Restera qu’à une époque où la création artistique et culturelle, dans son appréciation moderne, n’existait pas encore, ils auront été les témoins de toute une ère. Des témoins qui nous ont livré un Maghreb de beauté et de charme. Ils ont sublimé une réalité bien plus complexe, avec, déjà à cette période, ses contradictions, naviguant entre deux modèles de vie, de gouvernance et deux perceptions de l’avenir, ses luttes pour la libération et l’indépendance, et ses idéaux et valeurs. Ils n’auront gardé que l’essence d’une différence entre deux cultures, celle de l’Occident et de l’Orient. Mais ils nous auront prouvé que la conciliation entre les deux étaient possible.

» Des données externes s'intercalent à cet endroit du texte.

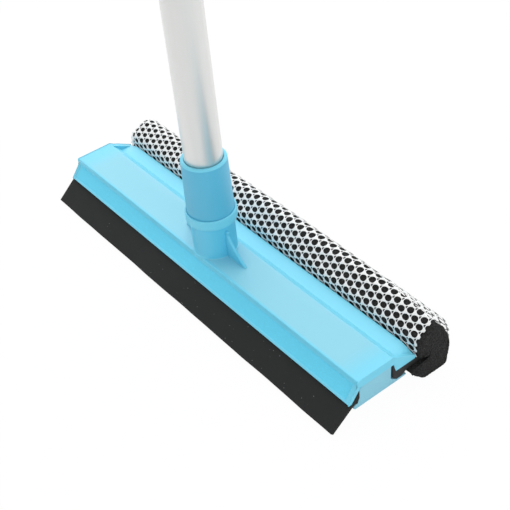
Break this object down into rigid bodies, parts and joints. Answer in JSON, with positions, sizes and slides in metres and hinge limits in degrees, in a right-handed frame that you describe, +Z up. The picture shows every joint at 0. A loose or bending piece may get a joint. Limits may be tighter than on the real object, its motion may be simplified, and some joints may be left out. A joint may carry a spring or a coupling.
{
  "type": "telescopic squeegee",
  "caption": "Window squeegee with a rubber blade in front and a netted sponge behind, on a twist-lock telescopic pole that screws into the head.",
  "frame": {"origin": "centre of the part's box at the surface it stands on; the pole's axis is at x -0.0008, y -0.0098", "axes": "+Z up along the pole, X along the head, +Y from the blade towards the sponge"},
  "size_m": [0.253, 0.0753, 0.649],
  "materials": {
    "blue_plastic": "satin moulded",
    "pale_plastic": "satin moulded",
    "black_rubber": "matt",
    "black_foam": "open-celled foam",
    "white_net": "knitted mesh",
    "aluminium": "drawn tube, satin",
    "steel": "zinc plated",
    "grey_plastic": "moulded",
    "white_plastic": "moulded"
  },
  "bodies": {
    "head": {"head_plate": "blue_plastic", "base_channel": "pale_plastic", "base_screw_1": "steel", "base_screw_2": "steel", "base_screw_3": "steel", "base_screw_4": "steel", "base_screw_5": "steel", "base_screw_6": "steel", "squeegee_blade": "black_rubber", "sponge_carrier": "black_rubber", "sponge_core": "black_foam", "sponge_net": "white_net"},
    "washer": {"seal_washer": "black_rubber"},
    "pole": {"pole_ferrule": "blue_plastic", "ferrule_rivet": "steel", "inner_tube": "aluminium", "tube_plug": "grey_plastic", "stop_ring": "aluminium"},
    "bush": {"guide_bush": "grey_plastic"},
    "extension": {"outer_tube": "aluminium", "lock_body": "grey_plastic", "lock_collet": "white_plastic", "handle_grip": "blue_plastic", "end_cap": "blue_plastic"},
    "nut": {"lock_nut": "blue_plastic"}
  },
  "joints": [
    {"name": "ferrule_lift", "type": "slide", "parent": "head", "child": "washer", "axis": [0, 0, 1], "range_m": [0, 0.0178]},
    {"name": "ferrule_turn", "type": "hinge", "parent": "washer", "child": "pole", "pos_m": [-0.0008, -0.0098, 0.05], "axis": [0, 0, 1], "range_deg": [0, 1260]},
    {"name": "pole_spin", "type": "hinge", "parent": "pole", "child": "bush", "pos_m": [-0.0008, -0.0098, 0.57], "axis": [0, 0, 1], "continuous": true},
    {"name": "pole_extend", "type": "slide", "parent": "bush", "child": "extension", "axis": [0, 0, 1], "range_m": [0, 0.35]},
    {"name": "lock_twist", "type": "hinge", "parent": "extension", "child": "nut", "pos_m": [-0.0008, -0.0098, 0.195], "axis": [0, 0, 1], "range_deg": [0, 90]}
  ],
  "couplings": [
    {"joint": "ferrule_lift", "follows": "ferrule_turn", "m_per_rad": 0.00080851}
  ]
}
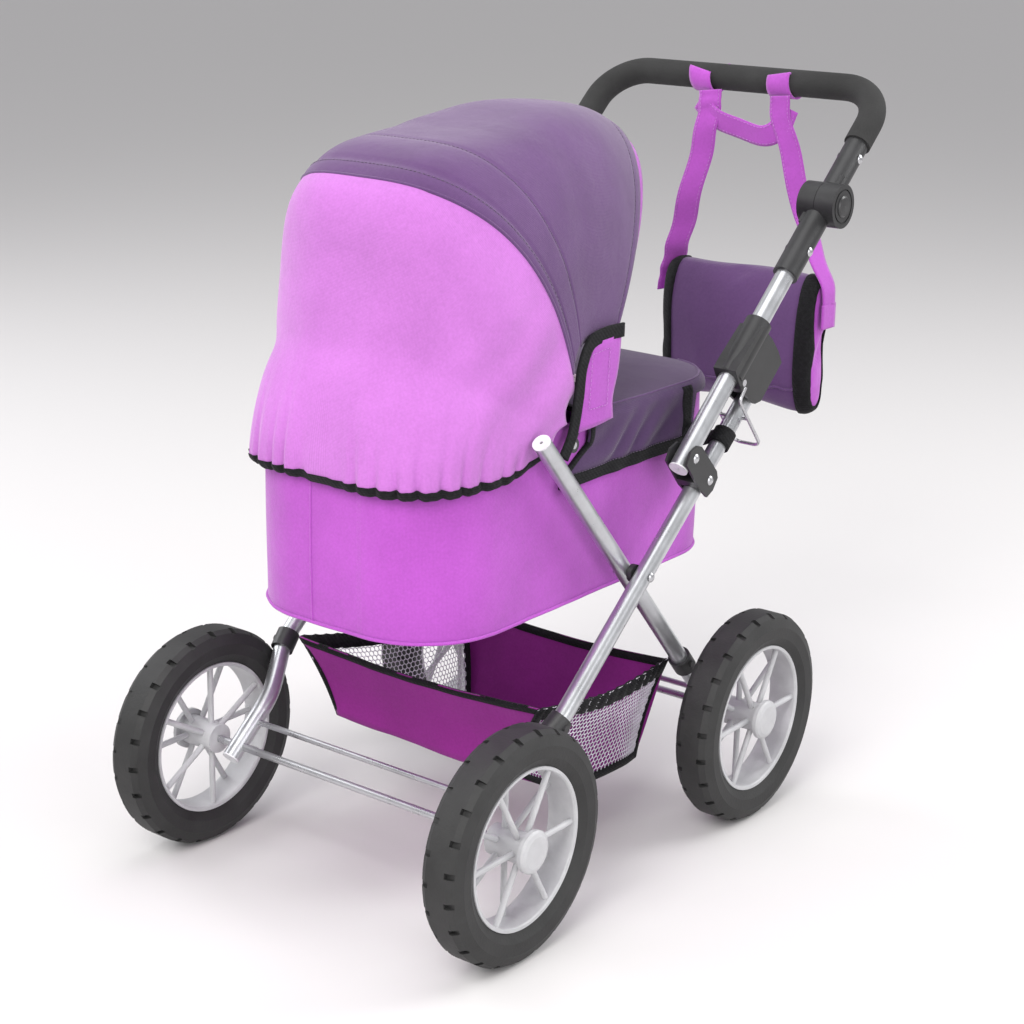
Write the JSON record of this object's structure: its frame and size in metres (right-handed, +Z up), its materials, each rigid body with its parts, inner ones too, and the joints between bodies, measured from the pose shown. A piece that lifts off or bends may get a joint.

Que le résultat d’un savant mélange pouvait aboutir à quelque chose d’autre que la confrontation : l’amour, la paix et le dialogue. L’Histoire leur reconnaîtra leur rôle dans le rapprochement des peuples. Dans bien de cas, pour un prix Nobel de la trempe d’Albert Camus comme pour un Macias consacré chanteur de la paix par l’ONU. Leurs vies valaient la peine d’être vécues, leurs oeuvres méritent reconnaissance. Et comme l’a dit Lotfi Akalay dans les Nuits d’Azed, par la voix d’une étrangère que le Maroc continue d’émerveiller, « la saleté s’en ira. Les parfums resteront ».